(Reuters) - Investors in funds worldwide poured $11 billion into U.S. stock funds in the latest week, the most since September 2011, as the Dow Jones industrial average .DJI flirted with the psychologically important 14,000 level, data from EPFR Global showed on Friday.
Both mutual funds and exchange-traded funds that hold U.S. stocksrecorded strong inflows in the week ended January 30. U.S. stock ETFs attracted $9.6 billion of the inflows, while U.S. stock mutual funds raked in $1.4 billion, the fund-tracking firm said. The inflows accounted for much of the $18.76 billion that flowed into stock funds worldwide.
The solid demand for stock funds last month was a sharp contrast from 2012. Investors have given $53.8 billion to stock funds worldwide in the past four weeks after having pulled $69.1 billion from the funds last year.
Sentiment toward stocks has improved dramatically on signs of an upswing in the U.S. economy. Solid corporate earnings from bellwether companies such as Procter & Gamble (PG.N) and Honeywell International (HON.N) and encouraging labor-market and factory data lifted market confidence. In addition, investors were relieved after U.S. lawmakers delayed talks on raising the debt ceiling until May.

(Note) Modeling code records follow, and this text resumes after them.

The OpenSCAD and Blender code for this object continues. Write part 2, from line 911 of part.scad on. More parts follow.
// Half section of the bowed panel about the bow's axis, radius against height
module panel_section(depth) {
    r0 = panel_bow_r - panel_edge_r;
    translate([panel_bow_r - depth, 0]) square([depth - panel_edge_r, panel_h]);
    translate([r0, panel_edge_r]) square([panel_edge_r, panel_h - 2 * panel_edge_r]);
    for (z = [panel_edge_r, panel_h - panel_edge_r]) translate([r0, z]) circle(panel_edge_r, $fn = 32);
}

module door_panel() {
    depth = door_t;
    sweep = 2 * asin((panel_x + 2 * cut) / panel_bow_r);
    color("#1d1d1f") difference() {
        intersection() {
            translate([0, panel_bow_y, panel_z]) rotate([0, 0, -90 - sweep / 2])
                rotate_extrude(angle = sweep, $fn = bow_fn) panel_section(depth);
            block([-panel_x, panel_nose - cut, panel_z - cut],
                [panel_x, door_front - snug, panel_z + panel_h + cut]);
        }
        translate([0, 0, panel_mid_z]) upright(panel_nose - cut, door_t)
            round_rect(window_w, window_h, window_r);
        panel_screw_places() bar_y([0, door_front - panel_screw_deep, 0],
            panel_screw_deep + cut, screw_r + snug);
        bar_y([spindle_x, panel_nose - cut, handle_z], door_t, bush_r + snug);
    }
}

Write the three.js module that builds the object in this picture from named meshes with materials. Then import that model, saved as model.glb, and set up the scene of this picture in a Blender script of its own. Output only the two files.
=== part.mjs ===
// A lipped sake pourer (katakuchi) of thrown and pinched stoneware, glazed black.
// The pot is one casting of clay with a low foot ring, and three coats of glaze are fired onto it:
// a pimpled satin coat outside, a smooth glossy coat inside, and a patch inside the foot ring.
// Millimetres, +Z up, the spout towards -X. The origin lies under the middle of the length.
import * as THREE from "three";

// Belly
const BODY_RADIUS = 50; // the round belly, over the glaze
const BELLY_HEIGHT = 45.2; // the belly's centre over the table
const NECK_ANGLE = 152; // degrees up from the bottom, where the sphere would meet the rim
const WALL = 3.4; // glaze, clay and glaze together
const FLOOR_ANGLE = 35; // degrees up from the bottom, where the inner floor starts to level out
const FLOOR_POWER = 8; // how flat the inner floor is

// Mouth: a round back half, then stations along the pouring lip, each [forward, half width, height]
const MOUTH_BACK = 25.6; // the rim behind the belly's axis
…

What's more, stocks are also more attractive as an alternative to middling yields on corporate and government bonds, and the inflows to stock funds could signal a rotation out of bonds.
"Clearly, equities have been on the rise," said Omer Esiner, chief market analyst at Commonwealth Foreign Exchange in Washington. He noted, however, that inflows to stock funds could also be nearing a top if investors turn more bearish.